The closest the court got to engagement with the discrimination issue was its noting that in a line of cases (e.g. McMichael v United Kingdom (Application no. 16424/90) (1995) 20 E.H.R.R. 205 and Smallwood v United Kingdom (Application no. 29779/96) (1999) 27 E.H.R.R. 155, discussed at [34], [35]) the distinction regarding acquisition or removal of parental responsibility, “from the perspective of the Art 14 rights of the unmarried father” had “been held not to establish a breach of the European Convention” (at [90]). The objective and reasonable justification provided by the Strasbourg case law for difference of treatment has been that unmarried fathers inhabit a spectrum, from “ignorance and indifference at one end…to a close stable relationship indistinguishable from the conventional matrimonial-based family unit at the other” (McMichael, at [98]).

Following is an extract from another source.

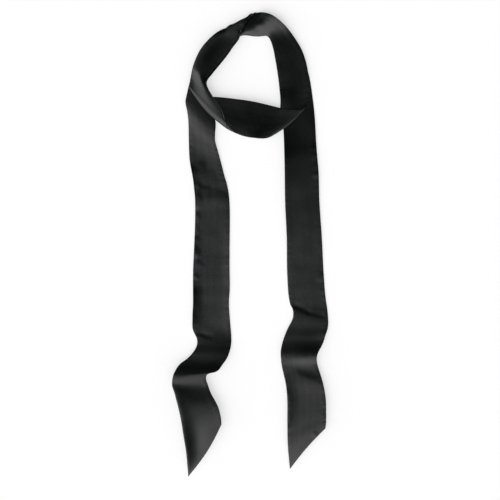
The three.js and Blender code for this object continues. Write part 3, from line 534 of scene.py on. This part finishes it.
def studio_light():
    # a soft studio dome: bright from the lower left, mid-grey overhead, dark from the upper right
    world = bpy.data.worlds.new("studio")
    bpy.context.scene.world = world
    world.use_nodes = True
    tree = world.node_tree
    tree.nodes.clear()
    link = tree.links.new
    out = node(tree, "ShaderNodeOutputWorld")
    sky = node(tree, "ShaderNodeBackground")
    sky.inputs["Strength"].default_value = 1.0
    place = node(tree, "ShaderNodeTexCoord")
    towards = node(tree, "ShaderNodeVectorMath", operation="DOT_PRODUCT")
    towards.inputs[1].default_value = (-0.50, -0.866, 0.0)
    link(place.outputs["Generated"], towards.inputs[0])
    spread = node(tree, "ShaderNodeMapRange")
    spread.inputs["From Min"].default_value = -1.0
    spread.inputs["From Max"].default_value = 1.0
    link(towards.outputs["Value"], spread.inputs["Value"])
    ramp = node(tree, "ShaderNodeValToRGB")
    ramp.color_ramp.interpolation = "EASE"
    stops = [
        (0.00, (0.10, 0.11, 0.11)),
        (0.12, (0.004, 0.008, 0.008)),
        (0.34, (0.020, 0.031, 0.028)),
        (0.43, (0.175, 0.204, 0.200)),
        (0.50, (0.32, 0.333, 0.333)),
        (0.67, (2.55, 2.51, 2.58)),
        (0.80, (2.60, 2.57, 2.60)),
        (0.92, (1.45, 1.38, 1.36)),
        (1.00, (1.20, 1.14, 1.12)),
    ]
    for i, (at, colour) in enumerate(stops):
        e = ramp.color_ramp.elements[i] if i < 2 else ramp.color_ramp.elements.new(at)
        e.position = at
        e.color = (*colour, 1)
    link(spread.outputs[0], ramp.inputs["Fac"])
    link(ramp.outputs["Color"], sky.inputs["Color"])
    link(sky.outputs[0], out.inputs["Surface"])


def flat_plane(name, half, z):
    mesh = bpy.data.meshes.new(name)
    mesh.from_pydata([(-half, -half, z), (half, -half, z), (half, half, z), (-half, half, z)], [], [(0, 1, 2, 3)])
    obj = bpy.data.objects.new(name, mesh)
    bpy.context.scene.collection.objects.link(obj)
    return obj


def photo_camera():
    # straight down, with the reference frame's 500 pixels across the sensor
    height = 2.2
    data = bpy.data.cameras.new("camera")
    data.sensor_width = 36.0
    data.lens = 36.0 * (height - 0.004) / (500 * PX / 1000)
    data.clip_end = 60.0
    cam = bpy.data.objects.new("camera", data)
    cam.location = ((250 - PX0) * PX / 1000, (PY0 - 250) * PX / 1000, height)
    bpy.context.scene.collection.objects.link(cam)
    bpy.context.scene.camera = cam


photo_camera()
studio_light()
bpy.context.scene.view_settings.view_transform = "Standard"

floor = flat_plane("floor", 12.0, 0.0)
floor.data.materials.append(floor_material())

scarf, length_1, length_2, surface = band_mesh("scarf")
scarf.data.materials.append(satin_material())
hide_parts("scarf_band")
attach(scarf, "root")
print("edges %.3f %.3f m, middle surface %.4f m2, %d triangles"
      % (length_1, length_2, surface, sum(len(p.vertices) - 2 for p in scarf.data.polygons)))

It is disappointing that the court did not engage more actively with the case law, especially given the obvious flaw in the “spectrum argument”: as the facts of Re A and many other cases disclose, there would appear to be no rational connection between marital status and whether as a matter of fact a parent merits the status of parental responsibility or should be susceptible to having it revoked if unmeritorious. Married fathers equally inhabit a spectrum.

The Court of Appeal’s readiness to privilege marriage on the issue of parental responsibility arguably sits uneasily aside statistics which show that in 2022 51.4 per cent of births were registered to women outside of marriage or civil partnership (ONS, 2022), as compared with at the time of the Law Commission’s deliberations, only 12 per cent in 1980, rising to 27 per cent in 1990. The prospect of a human rights challenge to the statutory scheme for allocation, acquisition and revocation of parental responsibility now seems slim, and any change to the law is likely to require the initiative of Parliament. It remains to be seen whether the social change evidenced by the statistics will be more influential on the legislature.